Adio lamented that in spite of these benefits and the huge revenues that have accrued from oil and gas over the years, Nigeria has one of the lowest natural resource revenue savings in the world. He noted that Nigeria currently has three oil savings funds, the Sovereign Wealth Fund with $1.5 billion, the Excess Crude Account with $2.3 billion and the stabilization fund with N29.02 billion ($95 million). He said the absence of sufficient savings left Nigeria severely exposed when the price of oil, Nigeria’s main source of government revenues and foreign exchange, started to plunge in 2014.

He emphasized the need to remove government expenditure from oil revenues to support policy initiatives that pursues prudent macro-economic policies, better economic and social environment for the next generation. He said this was in addition to ensuring that there is constant savings whether oil prices are high or low and provide regular payouts from the returns on investments of the funds to compensate beneficiaries (the three tiers of government) for their sacrifice.

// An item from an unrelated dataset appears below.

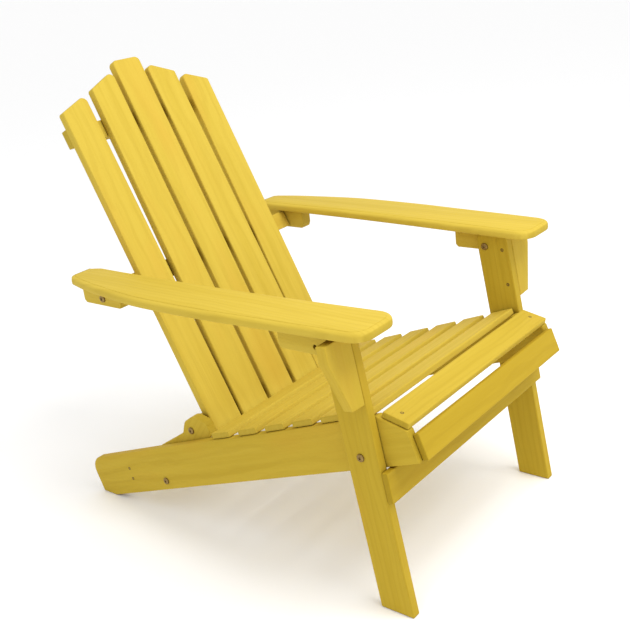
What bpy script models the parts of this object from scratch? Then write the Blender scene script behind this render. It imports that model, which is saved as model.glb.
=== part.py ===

According to him, these measures have to be implemented as soon as possible because, even though the country has lost fifty years’ worth of savings from its oil revenue, Nigeria does not have fifty years left to prepare for life after oil revenue. Speaking in the same vein, Executive Secretary of the Centre for Social Justice, CSJ, Mr. Eze Onyekpere, said Nigeria was currently at a cross road and needs to take effective decisions on its next fiscal and economic steps.

According to him, the petro dollar boom is over as commodity prices have collapsed, adding that hard choices need to be made on how to expend the little available resources and new sources of generating revenue. These choices, he said, are between acceleration and stagnation, stability and fragility and the quest for social solidarity.